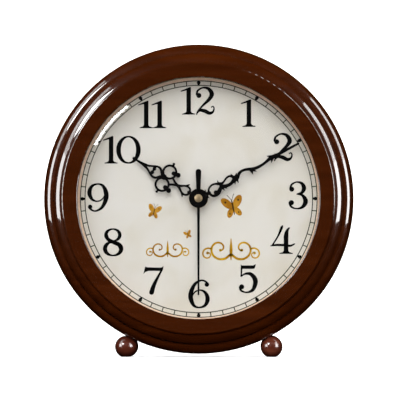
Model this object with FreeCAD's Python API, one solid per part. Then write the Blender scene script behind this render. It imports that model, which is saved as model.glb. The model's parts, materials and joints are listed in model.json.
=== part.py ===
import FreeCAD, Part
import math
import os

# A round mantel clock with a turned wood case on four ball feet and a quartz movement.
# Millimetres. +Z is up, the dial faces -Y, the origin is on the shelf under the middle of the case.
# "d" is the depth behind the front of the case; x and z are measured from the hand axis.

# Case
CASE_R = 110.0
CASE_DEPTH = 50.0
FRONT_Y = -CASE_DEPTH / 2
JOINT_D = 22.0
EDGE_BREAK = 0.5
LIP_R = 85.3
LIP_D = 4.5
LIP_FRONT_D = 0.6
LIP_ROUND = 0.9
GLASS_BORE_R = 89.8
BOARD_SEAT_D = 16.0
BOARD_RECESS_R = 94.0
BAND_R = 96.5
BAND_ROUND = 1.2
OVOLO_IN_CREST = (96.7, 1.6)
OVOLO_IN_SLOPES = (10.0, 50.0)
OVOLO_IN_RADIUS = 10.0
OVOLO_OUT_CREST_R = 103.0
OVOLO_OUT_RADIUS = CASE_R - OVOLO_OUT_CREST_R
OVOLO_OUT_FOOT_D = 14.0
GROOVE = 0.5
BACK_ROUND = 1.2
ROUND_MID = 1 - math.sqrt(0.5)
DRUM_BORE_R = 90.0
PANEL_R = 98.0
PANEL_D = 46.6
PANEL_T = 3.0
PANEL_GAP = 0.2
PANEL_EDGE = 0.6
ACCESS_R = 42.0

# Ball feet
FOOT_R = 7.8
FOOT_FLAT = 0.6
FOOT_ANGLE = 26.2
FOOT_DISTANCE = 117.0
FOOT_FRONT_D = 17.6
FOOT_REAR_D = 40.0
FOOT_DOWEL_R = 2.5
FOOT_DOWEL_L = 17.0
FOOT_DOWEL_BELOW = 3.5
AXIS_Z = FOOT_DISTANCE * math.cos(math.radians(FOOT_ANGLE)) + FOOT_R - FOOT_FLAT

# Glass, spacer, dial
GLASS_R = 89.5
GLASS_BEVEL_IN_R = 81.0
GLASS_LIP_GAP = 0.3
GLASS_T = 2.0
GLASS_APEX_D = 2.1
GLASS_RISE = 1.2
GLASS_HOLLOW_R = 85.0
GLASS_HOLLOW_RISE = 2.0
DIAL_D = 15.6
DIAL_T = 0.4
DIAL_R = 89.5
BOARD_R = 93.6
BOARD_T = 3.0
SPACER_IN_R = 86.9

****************

== Exercise details ==
Looking at the material above, please copy exactly every line from its first line through the line containing "the hand axis.", with both ends included and nothing else.

== Response ==
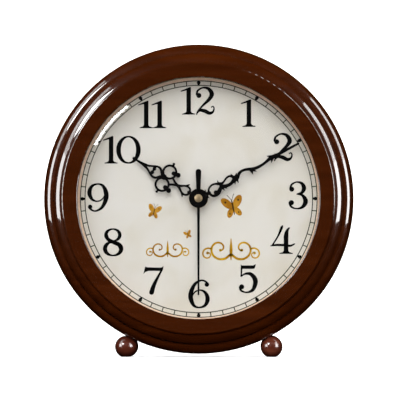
Model this object with FreeCAD's Python API, one solid per part. Then write the Blender scene script behind this render. It imports that model, which is saved as model.glb. The model's parts, materials and joints are listed in model.json.
=== part.py ===
import FreeCAD, Part
import math
import os

# A round mantel clock with a turned wood case on four ball feet and a quartz movement.
# Millimetres. +Z is up, the dial faces -Y, the origin is on the shelf under the middle of the case.
# "d" is the depth behind the front of the case; x and z are measured from the hand axis.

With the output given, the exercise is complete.